## DIRECTION
From the first line of the data through the line containing "const frameTopHeight = 323;", return each line exactly.

## RECORDED INFORMATION
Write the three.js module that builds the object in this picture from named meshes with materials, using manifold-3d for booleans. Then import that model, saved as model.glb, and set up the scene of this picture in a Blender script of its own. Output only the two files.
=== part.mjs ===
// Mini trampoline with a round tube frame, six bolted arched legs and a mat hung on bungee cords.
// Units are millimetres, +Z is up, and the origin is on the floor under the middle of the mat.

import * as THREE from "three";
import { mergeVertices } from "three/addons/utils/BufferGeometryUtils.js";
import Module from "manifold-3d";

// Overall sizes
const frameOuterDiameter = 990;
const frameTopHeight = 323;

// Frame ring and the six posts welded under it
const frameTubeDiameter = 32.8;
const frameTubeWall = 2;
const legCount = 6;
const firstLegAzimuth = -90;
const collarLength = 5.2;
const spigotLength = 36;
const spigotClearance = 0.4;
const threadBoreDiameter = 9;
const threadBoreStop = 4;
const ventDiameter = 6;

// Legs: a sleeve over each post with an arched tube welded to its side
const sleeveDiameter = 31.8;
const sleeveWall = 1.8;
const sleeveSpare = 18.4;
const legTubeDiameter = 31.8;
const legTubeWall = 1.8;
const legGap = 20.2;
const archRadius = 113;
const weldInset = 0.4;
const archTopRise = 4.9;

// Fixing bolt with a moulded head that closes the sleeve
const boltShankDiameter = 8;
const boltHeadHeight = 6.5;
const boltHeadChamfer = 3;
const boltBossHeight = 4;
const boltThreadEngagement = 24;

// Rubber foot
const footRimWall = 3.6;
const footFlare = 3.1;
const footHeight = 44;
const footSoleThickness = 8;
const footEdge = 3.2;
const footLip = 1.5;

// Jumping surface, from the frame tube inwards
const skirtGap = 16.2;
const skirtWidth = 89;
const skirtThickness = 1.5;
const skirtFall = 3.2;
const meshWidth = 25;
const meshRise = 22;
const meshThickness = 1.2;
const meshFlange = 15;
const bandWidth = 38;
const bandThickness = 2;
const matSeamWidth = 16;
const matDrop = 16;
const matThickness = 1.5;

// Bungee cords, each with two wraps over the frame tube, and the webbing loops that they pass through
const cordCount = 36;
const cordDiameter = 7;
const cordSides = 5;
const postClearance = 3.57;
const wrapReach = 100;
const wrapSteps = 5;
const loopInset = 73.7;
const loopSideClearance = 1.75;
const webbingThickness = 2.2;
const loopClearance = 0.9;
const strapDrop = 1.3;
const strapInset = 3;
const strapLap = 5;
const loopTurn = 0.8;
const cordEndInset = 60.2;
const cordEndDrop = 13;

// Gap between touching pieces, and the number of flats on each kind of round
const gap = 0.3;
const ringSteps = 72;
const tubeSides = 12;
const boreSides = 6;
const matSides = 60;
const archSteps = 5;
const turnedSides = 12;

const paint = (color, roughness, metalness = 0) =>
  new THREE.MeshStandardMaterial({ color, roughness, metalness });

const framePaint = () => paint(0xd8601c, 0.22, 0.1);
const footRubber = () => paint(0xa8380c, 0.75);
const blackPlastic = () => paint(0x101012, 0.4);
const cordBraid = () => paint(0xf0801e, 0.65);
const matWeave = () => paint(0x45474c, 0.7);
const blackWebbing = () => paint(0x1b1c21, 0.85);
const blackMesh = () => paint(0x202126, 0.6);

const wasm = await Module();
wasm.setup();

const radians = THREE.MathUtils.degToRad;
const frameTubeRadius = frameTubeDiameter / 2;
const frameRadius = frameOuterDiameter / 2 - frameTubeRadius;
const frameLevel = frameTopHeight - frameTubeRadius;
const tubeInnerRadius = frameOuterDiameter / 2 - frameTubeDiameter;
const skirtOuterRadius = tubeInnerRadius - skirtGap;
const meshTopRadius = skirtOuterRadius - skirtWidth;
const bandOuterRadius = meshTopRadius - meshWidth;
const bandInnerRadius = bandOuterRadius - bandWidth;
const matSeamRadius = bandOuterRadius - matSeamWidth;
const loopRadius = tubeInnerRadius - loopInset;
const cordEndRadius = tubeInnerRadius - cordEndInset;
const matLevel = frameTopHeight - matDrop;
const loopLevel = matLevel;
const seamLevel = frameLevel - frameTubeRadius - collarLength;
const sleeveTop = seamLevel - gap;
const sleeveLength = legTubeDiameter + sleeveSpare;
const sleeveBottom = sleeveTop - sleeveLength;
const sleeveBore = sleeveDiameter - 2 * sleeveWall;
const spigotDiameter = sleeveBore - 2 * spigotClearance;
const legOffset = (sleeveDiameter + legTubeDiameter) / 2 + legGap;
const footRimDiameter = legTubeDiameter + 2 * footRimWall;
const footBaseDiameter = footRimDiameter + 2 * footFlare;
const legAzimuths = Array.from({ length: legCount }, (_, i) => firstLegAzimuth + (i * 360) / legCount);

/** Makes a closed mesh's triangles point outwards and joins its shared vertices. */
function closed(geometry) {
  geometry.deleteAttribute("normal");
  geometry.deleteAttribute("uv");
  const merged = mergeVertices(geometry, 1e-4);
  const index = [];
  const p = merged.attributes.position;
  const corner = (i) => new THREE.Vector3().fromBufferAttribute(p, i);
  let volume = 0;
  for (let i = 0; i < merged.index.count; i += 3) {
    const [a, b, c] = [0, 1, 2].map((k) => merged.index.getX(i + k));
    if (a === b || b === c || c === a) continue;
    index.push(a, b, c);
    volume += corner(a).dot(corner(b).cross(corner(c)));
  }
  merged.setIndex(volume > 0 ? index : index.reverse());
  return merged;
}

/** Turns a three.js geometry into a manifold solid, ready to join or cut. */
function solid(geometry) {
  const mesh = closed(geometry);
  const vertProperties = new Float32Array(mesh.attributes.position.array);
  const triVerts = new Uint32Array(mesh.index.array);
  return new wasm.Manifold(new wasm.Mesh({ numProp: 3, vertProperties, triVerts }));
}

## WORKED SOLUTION
Write the three.js module that builds the object in this picture from named meshes with materials, using manifold-3d for booleans. Then import that model, saved as model.glb, and set up the scene of this picture in a Blender script of its own. Output only the two files.
=== part.mjs ===
// Mini trampoline with a round tube frame, six bolted arched legs and a mat hung on bungee cords.
// Units are millimetres, +Z is up, and the origin is on the floor under the middle of the mat.

import * as THREE from "three";
import { mergeVertices } from "three/addons/utils/BufferGeometryUtils.js";
import Module from "manifold-3d";

// Overall sizes
const frameOuterDiameter = 990;
const frameTopHeight = 323;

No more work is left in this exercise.